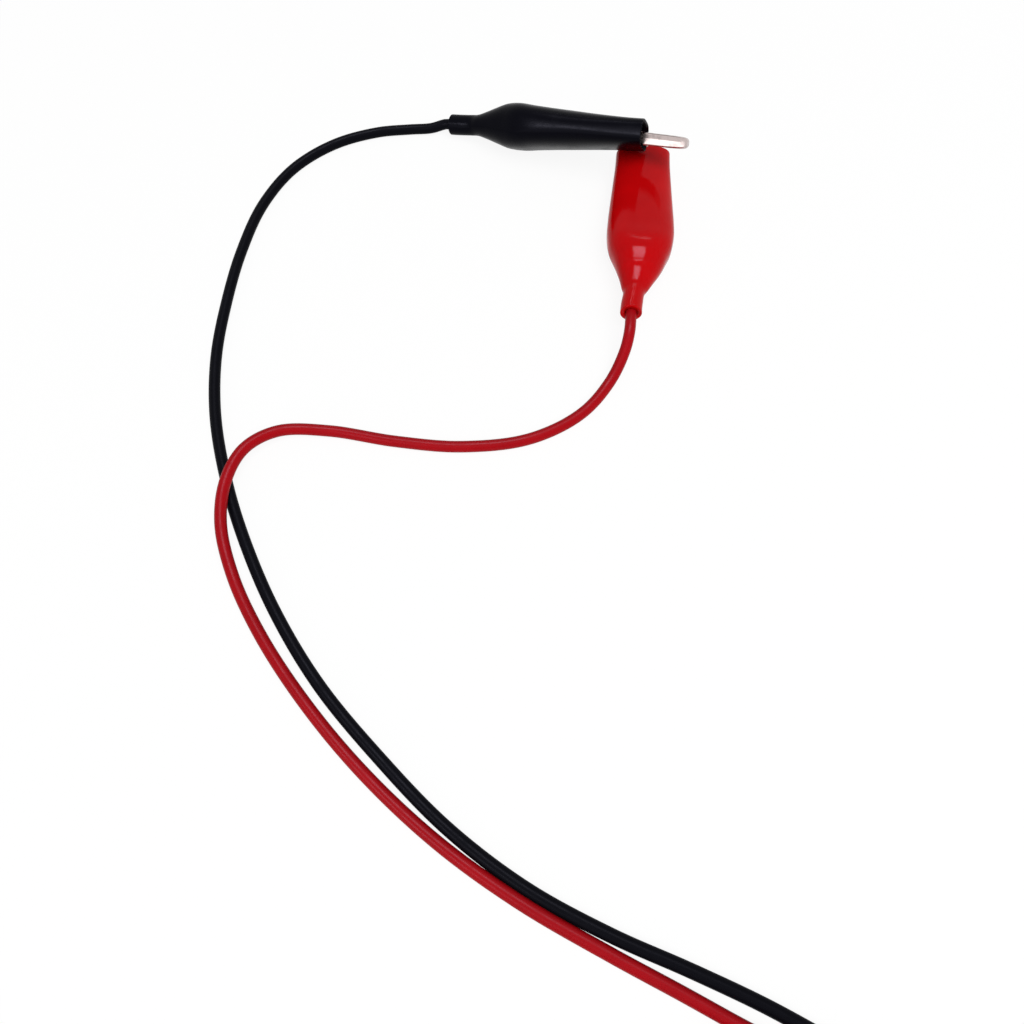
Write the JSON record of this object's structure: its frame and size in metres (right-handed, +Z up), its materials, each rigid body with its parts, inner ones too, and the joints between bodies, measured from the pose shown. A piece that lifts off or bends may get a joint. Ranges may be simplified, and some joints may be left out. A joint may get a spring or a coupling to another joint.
{
  "type": "pair of crocodile clip test leads",
  "caption": "Black and red insulated test leads, each with a sprung crocodile clip in a soft boot, joined at the far end by a twin banana plug.",
  "frame": {"origin": "on the table, under the middle of the box round the two clips", "axes": "+Z up; the red clip points its jaws to +Y, the black clip lies across its nose and points its jaws to +X; the leads run round by -X to the coils and the plug at -Y"},
  "size_m": [0.1342, 0.2214, 0.0166],
  "materials": {
    "nickel": "satin nickel plate",
    "spring_steel": "bright",
    "copper": "bare strands",
    "black_boot": "satin soft PVC",
    "red_boot": "glossy soft PVC",
    "black_wire": "satin PVC insulation",
    "red_wire": "satin PVC insulation",
    "tie": "matt",
    "plug_plastic": "fine grained moulding",
    "plug_metal": "nickel plate"
  },
  "bodies": {
    "leads": {"black_fixed_jaw": "nickel", "black_pivot_rivet": "nickel", "black_spring": "spring_steel", "black_boot": "black_boot", "black_conductor": "copper", "red_fixed_jaw": "nickel", "red_pivot_rivet": "nickel", "red_spring": "spring_steel", "red_boot": "red_boot", "red_conductor": "copper", "black_lead": "black_wire", "red_lead": "red_wire", "black_coil": "black_wire", "red_coil": "red_wire", "black_tie": "tie", "red_tie": "tie", "black_lead_end": "black_wire", "red_lead_end": "red_wire", "plug_body": "plug_plastic", "plug_pin_black": "plug_metal", "plug_pin_red": "plug_metal", "plug_set_screws": "plug_metal", "plug_conductor_black": "copper", "plug_conductor_red": "copper"},
    "black_jaw": {"black_moving_jaw": "nickel"},
    "red_jaw": {"red_moving_jaw": "nickel"}
  },
  "joints": [
    {"name": "black_jaw_hinge", "type": "hinge", "parent": "leads", "child": "black_jaw", "pos_m": [-0.00012, 0.0179, 0.00777], "axis": [-0.1224, -0.7579, -0.6408], "range_deg": [0, 14], "stiffness_Nm_per_rad": 0.25, "springref_deg": -34.38, "deforming": ["black_boot", "black_spring"]},
    {"name": "red_jaw_hinge", "type": "hinge", "parent": "leads", "child": "red_jaw", "pos_m": [0.01515, -0.0036, 0.00394], "axis": [0.0056, 0.0608, 0.9981], "range_deg": [0, 14], "stiffness_Nm_per_rad": 0.25, "springref_deg": -34.38, "deforming": ["red_boot", "red_spring"]}
  ]
}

## [Exercise directions]
Repeat the material above in full, quoting it exactly.

## [The answer]
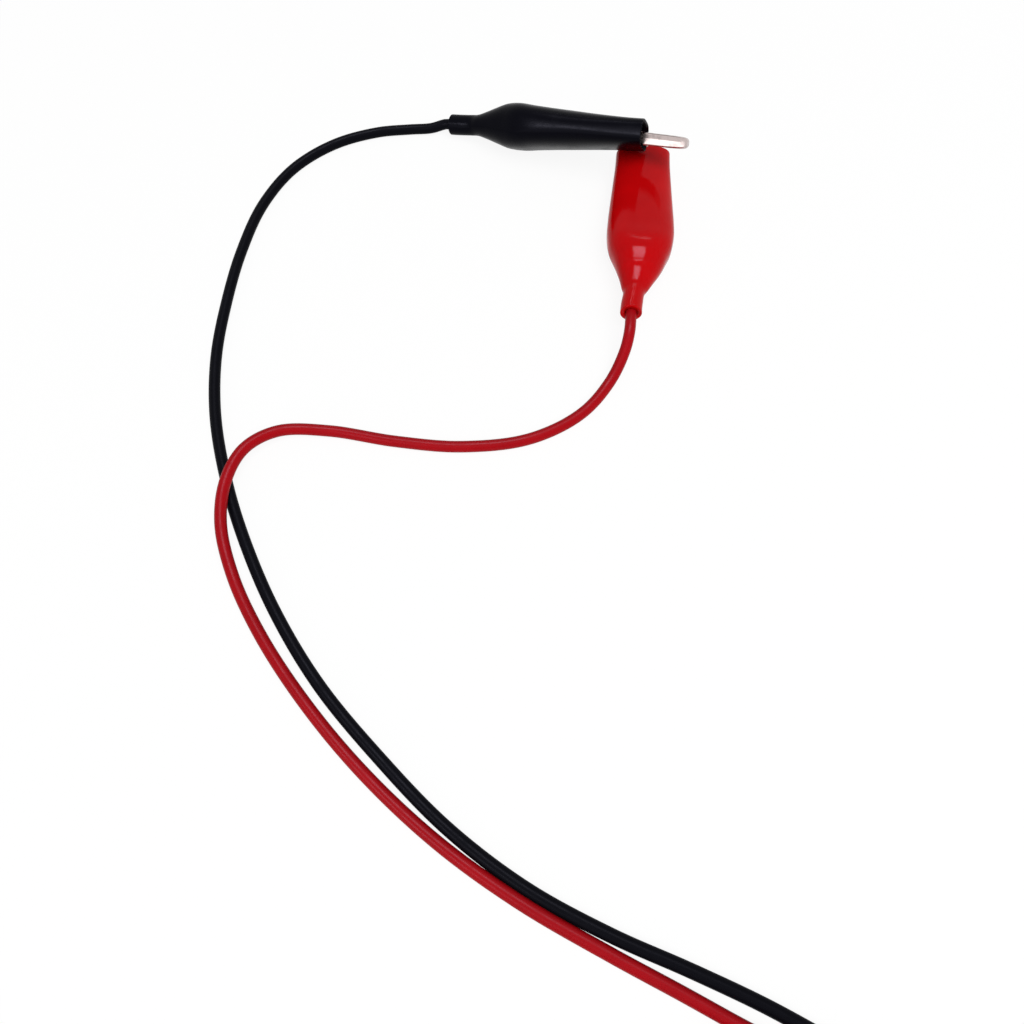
Write the JSON record of this object's structure: its frame and size in metres (right-handed, +Z up), its materials, each rigid body with its parts, inner ones too, and the joints between bodies, measured from the pose shown. A piece that lifts off or bends may get a joint. Ranges may be simplified, and some joints may be left out. A joint may get a spring or a coupling to another joint.
{
  "type": "pair of crocodile clip test leads",
  "caption": "Black and red insulated test leads, each with a sprung crocodile clip in a soft boot, joined at the far end by a twin banana plug.",
  "frame": {"origin": "on the table, under the middle of the box round the two clips", "axes": "+Z up; the red clip points its jaws to +Y, the black clip lies across its nose and points its jaws to +X; the leads run round by -X to the coils and the plug at -Y"},
  "size_m": [0.1342, 0.2214, 0.0166],
  "materials": {
    "nickel": "satin nickel plate",
    "spring_steel": "bright",
    "copper": "bare strands",
    "black_boot": "satin soft PVC",
    "red_boot": "glossy soft PVC",
    "black_wire": "satin PVC insulation",
    "red_wire": "satin PVC insulation",
    "tie": "matt",
    "plug_plastic": "fine grained moulding",
    "plug_metal": "nickel plate"
  },
  "bodies": {
    "leads": {"black_fixed_jaw": "nickel", "black_pivot_rivet": "nickel", "black_spring": "spring_steel", "black_boot": "black_boot", "black_conductor": "copper", "red_fixed_jaw": "nickel", "red_pivot_rivet": "nickel", "red_spring": "spring_steel", "red_boot": "red_boot", "red_conductor": "copper", "black_lead": "black_wire", "red_lead": "red_wire", "black_coil": "black_wire", "red_coil": "red_wire", "black_tie": "tie", "red_tie": "tie", "black_lead_end": "black_wire", "red_lead_end": "red_wire", "plug_body": "plug_plastic", "plug_pin_black": "plug_metal", "plug_pin_red": "plug_metal", "plug_set_screws": "plug_metal", "plug_conductor_black": "copper", "plug_conductor_red": "copper"},
    "black_jaw": {"black_moving_jaw": "nickel"},
    "red_jaw": {"red_moving_jaw": "nickel"}
  },
  "joints": [
    {"name": "black_jaw_hinge", "type": "hinge", "parent": "leads", "child": "black_jaw", "pos_m": [-0.00012, 0.0179, 0.00777], "axis": [-0.1224, -0.7579, -0.6408], "range_deg": [0, 14], "stiffness_Nm_per_rad": 0.25, "springref_deg": -34.38, "deforming": ["black_boot", "black_spring"]},
    {"name": "red_jaw_hinge", "type": "hinge", "parent": "leads", "child": "red_jaw", "pos_m": [0.01515, -0.0036, 0.00394], "axis": [0.0056, 0.0608, 0.9981], "range_deg": [0, 14], "stiffness_Nm_per_rad": 0.25, "springref_deg": -34.38, "deforming": ["red_boot", "red_spring"]}
  ]
}